Up to and including the line containing "fore_hollow = 3; // [1:0.5:4]", please reproduce the lines of the listing below, starting from the top.

RECORDED INFORMATION —
## BEGIN

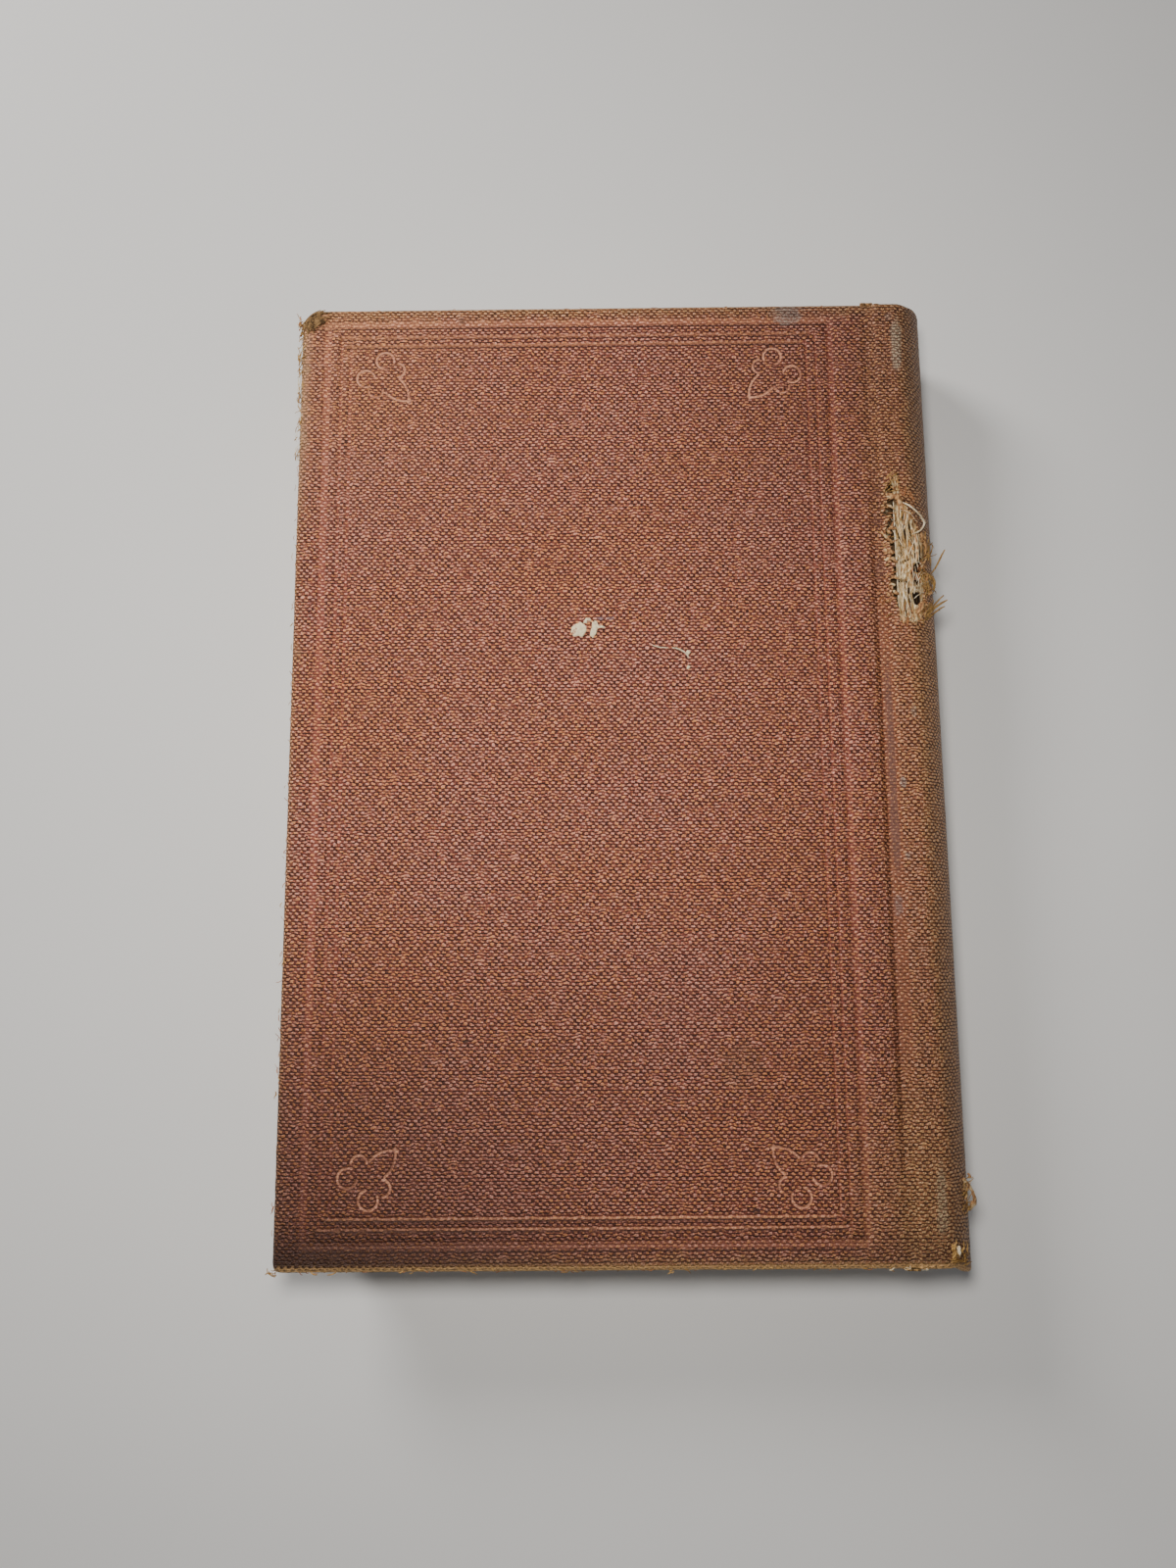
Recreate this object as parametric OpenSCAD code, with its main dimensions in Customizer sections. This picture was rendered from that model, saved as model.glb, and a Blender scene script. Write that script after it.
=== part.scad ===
// Old cloth-covered hardback book, lying on its front cover with the back cover uppermost.
// The head of the book is towards +Y, the spine towards +X, and the floor is at Z = 0.

/* [Text block] */
// Thickness of the sewn leaves, squeezed shut
block_t = 14.5; // [10:0.5:30]
// Thickness of the loose flyleaf at each end
leaf_t = 0.15; // [0.1:0.05:0.3]
// Air between a flyleaf and the lining of its cover
leaf_gap = 0.15; // [0.1:0.05:0.3]
// How far the covers stand out beyond the leaves at head, tail and fore-edge
square = 3; // [2:0.5:5]
// Depth of the hollow in the fore-edge, left by rounding the back
fore_hollow = 3; // [1:0.5:4]

/* [Covers] */
// Height of the covers from head to tail
cover_h = 178; // [150:1:230]
// Width of a cover from its fore-edge to the joint line
cover_w = 110; // [90:1:150]
// Thickness of the millboard in a cover
board_t = 2.5; // [2:0.1:3.5]
// Thickness of the covering cloth
cloth_t = 0.4; // [0.3:0.05:0.5]
// Thickness of the paper lining pasted inside a cover
paste_t = 0.15; // [0.1:0.05:0.3]
// Width of the cloth turned in over the edges of a board
turnin_w = 14; // [9:1:20]
// Radius that wear has given the long edges of a board
edge_r = 0.6; // [0.3:0.1:0.9]
// Radius of a sound corner of a cover
corner_r = 1.4; // [1:0.2:3]
// Radius of the worn corner at the head of the back cover
worn_r = 4.6; // [2:0.2:6]

/* [Joints] */
// Distance from the joint line back to the spine edge of a board
board_back = 1.7; // [1.2:0.1:3]
// Depth to which the cloth is pressed into a joint
joint_depth = 0.8; // [0.5:0.1:1]
// Half the slit between the cloth of a cover and the cloth of the spine
joint_slit = 0.15; // [0.1:0.05:0.25]
// Width of open-weave lining pasted on each board
flap_w = 20; // [12:1:30]
// Distance between the open-weave lining and the turned-in cloth at head and tail
flap_clear = 1; // [0.5:0.5:5]

/* [Spine] */
// How far the rounded spine stands out beyond the joint line
spine_out = 12; // [11:0.5:13]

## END

FINISHED ANSWER —
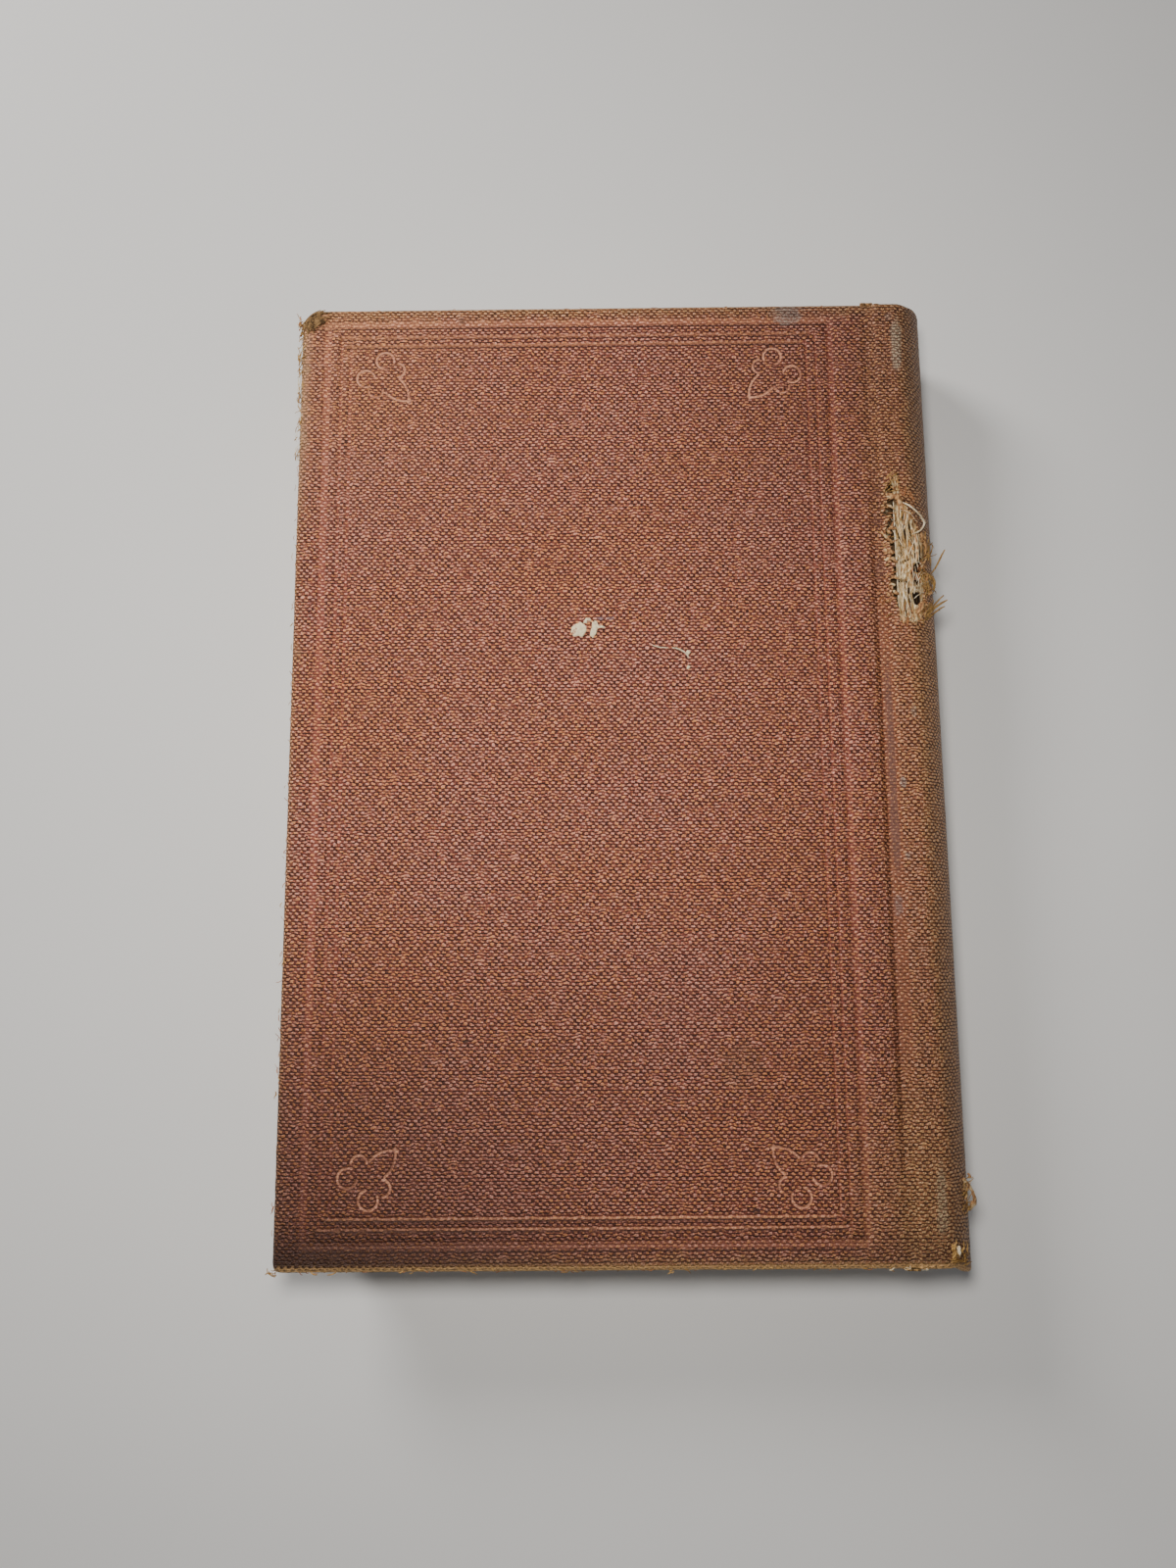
Recreate this object as parametric OpenSCAD code, with its main dimensions in Customizer sections. This picture was rendered from that model, saved as model.glb, and a Blender scene script. Write that script after it.
=== part.scad ===
// Old cloth-covered hardback book, lying on its front cover with the back cover uppermost.
// The head of the book is towards +Y, the spine towards +X, and the floor is at Z = 0.

/* [Text block] */
// Thickness of the sewn leaves, squeezed shut
block_t = 14.5; // [10:0.5:30]
// Thickness of the loose flyleaf at each end
leaf_t = 0.15; // [0.1:0.05:0.3]
// Air between a flyleaf and the lining of its cover
leaf_gap = 0.15; // [0.1:0.05:0.3]
// How far the covers stand out beyond the leaves at head, tail and fore-edge
square = 3; // [2:0.5:5]
// Depth of the hollow in the fore-edge, left by rounding the back
fore_hollow = 3; // [1:0.5:4]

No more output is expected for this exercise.